My kitty kept me awake last night, he was determined to sleep on top of me by my neck - his purring was really loud.
The soldiers are fighting almost for my freedom.
I was 31 when the Twin Towers fell. If I was the President in 2001, I would have asked Congress nicely for The Draft, just in case (simply the conscription of men 18 to 25 as is provided for under the existing framework).
Others think The Draft should go to 35 for men. Others same for men and women.
Congressman Charles Rangel says men and women age 42 (which would make a soldier of me yet at 37), but his agenda is not millions and millions of boots, his point is that we have an Army top heavy of poor people and racial minorities with too few rich kids white kids and politician kids, and George Bush feels free (liberal if I may say so) to have an aggressive foreign policy as long as Jenna and Barbara don't have to be part of it. Maybe W would cool down the foreign policy if it was possible he could have a daughter come home in a body bag, Rangel reasons, when he suggests the universal draft as a way of respecting everybody's children for the time when war is really unavoidable.
I read Charles Rangel's interview in Playboy. Rangel served in Korea.
Yep. Actually, it started out closest to Ostara, then mutated to Eostre, which is where the Christian name of "Easter" roots from. Just about everything associated with Easter is absorbed or mutated from the original Pagan holiday, except of course for the whole "rebirth of christ" thing.

Actually, thinking about it. Even the rebirth of Jesus could have some grounding in ancient fertility rites. (It brings to mind the "death" and life cycle of the Greek underworld queen, Persephone.) I didn't get this from anywhere -- just from thinking.
As for me, I haven't celebrated Easter for years. (At least since I moved to Japan didn't even know when Easter was while I was there.)
I think that it is a good idea for festivals to be celebrated together, even if the same festival means different things to different peoples at different times!
The ancient Celtic world had four main festivals; as each new day started at sunset, thus the day followed the night, so each new year started at the beginning of the dark half of the year 'Gamh' i.e. the first of November. As this was the 'gap between the years' the dead could move around freely, which is the basis of the ghosts of Hallowe'en.
Then each quarter year was dedicated to a different god or goddess;
1st February:Brigit, goddess of fertility, learning and healing.
1st May: Beltaine, after Bel, god of fire and the first day of the bright half of the year, 'Samh'.
1st August: Lughnasad, after Lugh, god of the harvest. I have a grandson named Lughaidh.
I do not know where other festivals were celebrated, or when; the Christian calendar adopted so many from different cultures. It was easier to turn an existing festival into a Christian one, on the pretext of it being the anniversary of Christ's birth or death, for example, than it was to forbid its celebration outright; as Cromwell found out when he tried to ban Christmas.

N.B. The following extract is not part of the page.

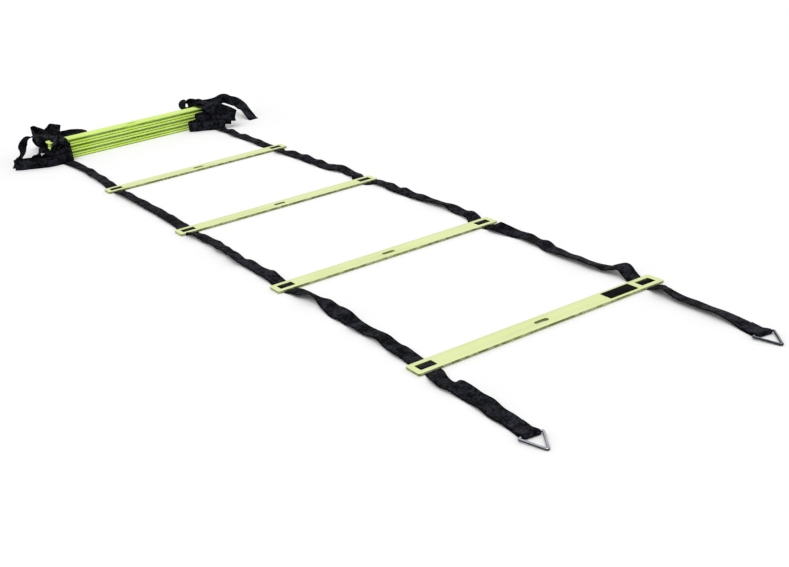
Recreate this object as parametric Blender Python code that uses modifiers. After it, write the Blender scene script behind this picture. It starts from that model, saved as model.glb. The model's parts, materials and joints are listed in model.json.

By the time Christianity took hold in Britain, the country was a hodge-podge of assorted races, cultures and religions thanks to the Roman occupation.
Multifaith calendar from the BBC: http://www.bbc.co.uk/religion/tools/calendar/
I've not heard of the four quarter holidays being the main festivals, before; it's usually presented as a wheel of 8 festivals, with the Solstices and Equinoxes being the most important. These festivals are:
Imbolc, Imolg, or Oimelc (what you called "Brigit"; it's actually the holy day of the goddess Brigid or Brigit, but the day's name is properly Oimelc, derived from "Ewe's Milk", referring to the early-spring births of lambs);
Ostara or Eostre, the spring equinox;
Beltane;
Litha, the summer solstice;
Lughnassadh or Lammas;
Mabon, the autumnal equinox;
Samhain;
and Yule, the winter solstice, whose name has become synonymous with Christmas to most westerners.
The Order of Bards, Ovates, and Druids have their own names for the solstices and equinoxes, but I can't ever remember them. I bet other groups have their own names for them as well.
It is my understanding that the other festivals were resurrected from other pre-Christian religions in the Nineteen-Sixties when a new interest in older faiths was ignited by the flower-power era.
The eight-point wheel, I believe, was created in America in the Nineteen-Seventies.
I don't believe there should be conscription, universal or other, unless we are in imminent danger of being attacked and even then, they should call for volunteers first.
It's bad enough when volunteers get killed in overseas conflicts; even worse when they had no choice about going there. Conscription is something that should only be invoked when there is clear and present danger to one's own country. I am not sure why the US and Australia had to get inolved in the Vietnam conflict either.
Of course it could, but I don't see why there should be conscription for foreign wars that we shouldn't get mixed up in in the first place.